Bishops and priests from across Sydney have paid tribute to beloved Irish priest Fr John McSweeney, who died last week, aged 93.

“He was an absolutely wonderful priest who reached out to everybody,” said Bishop David Cremin.

“Even in his old age, people everywhere, especially all the priests, sick priests, retired priests who were lonely, he would be forever on their doorstep.

“At his age he was just extraordinary, he was just full of life. He kept going to the beach, winter and summer.

“He was one of my very best friends.

“He was an extraordinary man, he will deeply missed.

Fr John arrived in Australia in 1945 as a young priest after training as a seminarian at All Hallows College, Dublin.

He was “a very proud Irishman”, said Fr Micheál O’Sullivan, a retired Sydney priest who also attended All Hallows.

“He was also very proud about the part of Ireland that he came from. He came from West Cork and it’s always been a very Irish part of the country.”

Fr John worked as a chaplain in postwar Japan for 12 years, then served as a priest in various parishes before being appointed to Our Lady of Fatima, Kingsgrove.

He remained there for 37 years, as parish priest and, after retirement, as pastor emeritus.

Fr John was formally farewelled from the parish in June 2012, after moving into an aged care facility.

He was “very fond of Kingsgrove and Kingsgrove people”, he told The Catholic Weekly last year.

Bishop Terry Brady, auxiliary bishop of Sydney and former parish priest of Kingsgrove, said Fr John was a “deeply, deeply spiritual man”.

He paid tribute to the priest’s commitment to Kingsgrove and his determination to take on any problems in the parish.

“He’s a good example of someone who has been able to jump those hurdles.”

Bishop Brady said Fr John had been a gifted academic, a keen swimmer and a priest deeply

devoted to prayer.

He said Fr John’s years of

retirement were “some of the most productive of his life”.

In his retirement, Fr John wrote four books – A Meddling Priest: John Joseph Terry; Call Me David; A Welcome on the Mat: Fr Dunlea – a Memoir; and the autobiographical Light of Other Days, which reveals how he kept up with the spirit of the changing Church after Vatican II.

“I’d like to say that so often he pulled the Church along after him, kicking and struggling,” Bishop Cremin said at the launch of Light of Other Days.

Fr Remy Lam Son Bui, parish priest of Liverpool and former Kingsgrove priest, first met Fr John in 1984.
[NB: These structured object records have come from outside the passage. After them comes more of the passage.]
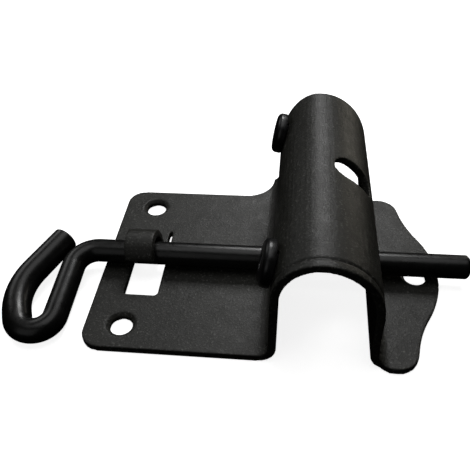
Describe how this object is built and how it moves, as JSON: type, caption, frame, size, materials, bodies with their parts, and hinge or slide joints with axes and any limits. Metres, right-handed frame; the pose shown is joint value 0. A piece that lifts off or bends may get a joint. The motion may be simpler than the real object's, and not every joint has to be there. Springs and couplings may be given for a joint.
{
  "type": "slide bolt gate latch",
  "caption": "Pressed sheet bracket with a half-round post saddle and a round bolt, bent into a pigtail handle, that slides and turns across it.",
  "frame": {"origin": "on the mounting face under the big flange, directly under the bolt's axis", "axes": "+X along the bolt towards its free end, +Y along the post saddle towards its overhanging end, +Z out of the mounting face"},
  "size_m": [0.1895, 0.1108, 0.053],
  "materials": {
    "bracket_coating": "satin textured powder coat, olive black",
    "bolt_coating": "semi-gloss black",
    "screw_finish": "black oxide, satin"
  },
  "bodies": {
    "bracket": {"saddle_bracket": "bracket_coating", "front_post_screw": "screw_finish", "rear_post_screw": "screw_finish"},
    "bolt": {"bolt_rod": "bolt_coating"},
    "handle": {"bolt_pigtail_handle": "bolt_coating"}
  },
  "joints": [
    {"name": "bolt_slide", "type": "slide", "parent": "bracket", "child": "bolt", "axis": [1, 0, 0], "range_m": [-0.076, 0.004]},
    {"name": "handle_turn", "type": "hinge", "parent": "bolt", "child": "handle", "pos_m": [-0.0275, 0, 0.0088], "axis": [-1, 0, 0], "range_deg": [0, 185]}
  ]
}
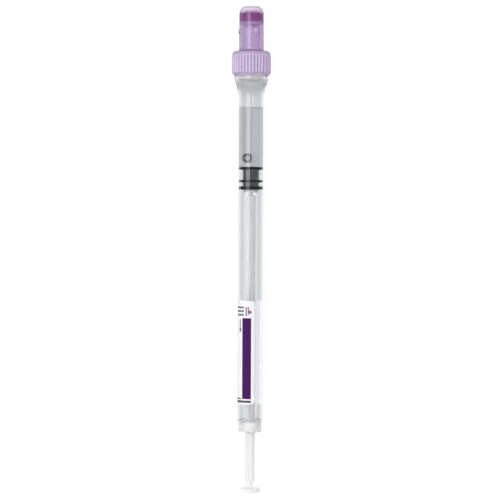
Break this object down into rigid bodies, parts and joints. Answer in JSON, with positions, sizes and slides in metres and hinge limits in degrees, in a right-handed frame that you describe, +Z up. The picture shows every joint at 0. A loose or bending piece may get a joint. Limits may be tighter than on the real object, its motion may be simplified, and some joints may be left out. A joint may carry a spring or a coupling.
{
  "type": "blood collection tube",
  "caption": "Slim syringe-type blood sedimentation tube with ribbed screw cap, pierceable membrane, lipped piston, plunger rod and label.",
  "frame": {"origin": "on the surface the tube lies on, under the middle of its length", "axes": "+Y along the tube towards the cap, +Z up, away from the surface; the tube's own axis rises towards the cap by 1.21 degrees"},
  "size_m": [0.0128, 0.1586, 0.0129],
  "materials": {
    "clear_plastic": "clear, glossy moulded plastic",
    "label_film": "white printed film",
    "lilac_plastic": "translucent lilac moulded plastic",
    "purple_rubber": "smooth rubber",
    "dark_rubber": "smooth rubber",
    "natural_plastic": "milky natural plastic",
    "citrate_solution": "clear liquid"
  },
  "bodies": {
    "tube": {"barrel": "clear_plastic", "label": "label_film"},
    "plunger": {"plunger_rod": "natural_plastic", "piston_seal": "dark_rubber", "citrate": "citrate_solution"},
    "membrane": {"membrane": "purple_rubber"},
    "cap": {"screw_cap": "lilac_plastic"}
  },
  "joints": [
    {"name": "plunger_slide", "type": "slide", "parent": "tube", "child": "plunger", "axis": [0, -0.9998, -0.0211], "range_m": [0, 0.0761]},
    {"name": "cap_lift", "type": "slide", "parent": "tube", "child": "membrane", "axis": [0, 0.9998, 0.0211], "range_m": [0, 0.005]},
    {"name": "cap_turn", "type": "hinge", "parent": "membrane", "child": "cap", "pos_m": [0, 0.06484, 0.00654], "axis": [0, 0.9998, 0.0211], "range_deg": [0, 720]}
  ],
  "couplings": [
    {"joint": "cap_turn", "follows": "cap_lift", "rad_per_m": 2513.3}
  ]
}
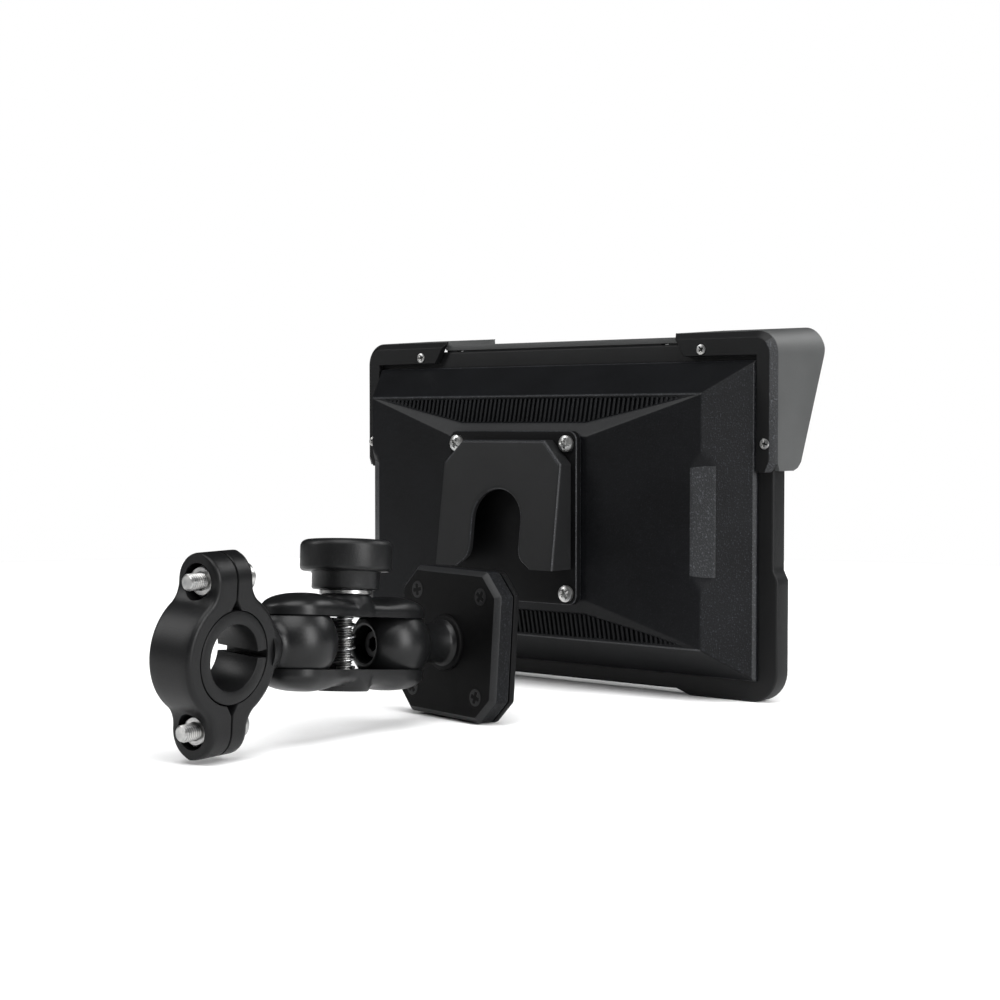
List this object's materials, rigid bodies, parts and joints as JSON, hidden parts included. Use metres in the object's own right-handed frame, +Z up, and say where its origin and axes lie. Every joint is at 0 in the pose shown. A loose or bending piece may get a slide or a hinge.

“As a seminarian I was sent to his parish, at Kingsgrove,” he said.

“He was very well-loved there, and he has shown a very exemplary

commitment to the faith.

“He made the faith inspiring to the people.

“He was constantly out and about to see the people at their homes. That was something I very much admired in him.

“He was always making time to walk around and knock on doors.”

Bishop Julian Porteous, auxiliary bishop of Sydney, said he “learnt so much from this wise and apostolic priest”.

The pair met when the bishop was just a young priest appointed to

Kingsgrove.

“Fr John was first and foremost a pastor.

“He came to Kingsgrove with a desire to advance the faith of the people and build a strong Christian

community in the parish.

“He was a pastor who loved and cared for his people. He would do door-to-door visitation in the early evenings and kept this up as a regular habit.

“He was hospitable and open to parishioners and priests alike.

Presbytery life was open and friendly.”

Bishop Porteous said Fr John served the archdiocese “with generosity and dedication”.

“The people of Kingsgrove, in

particular, will mourn his passing.”

Funeral arrangements were still being planned when the CW went to press.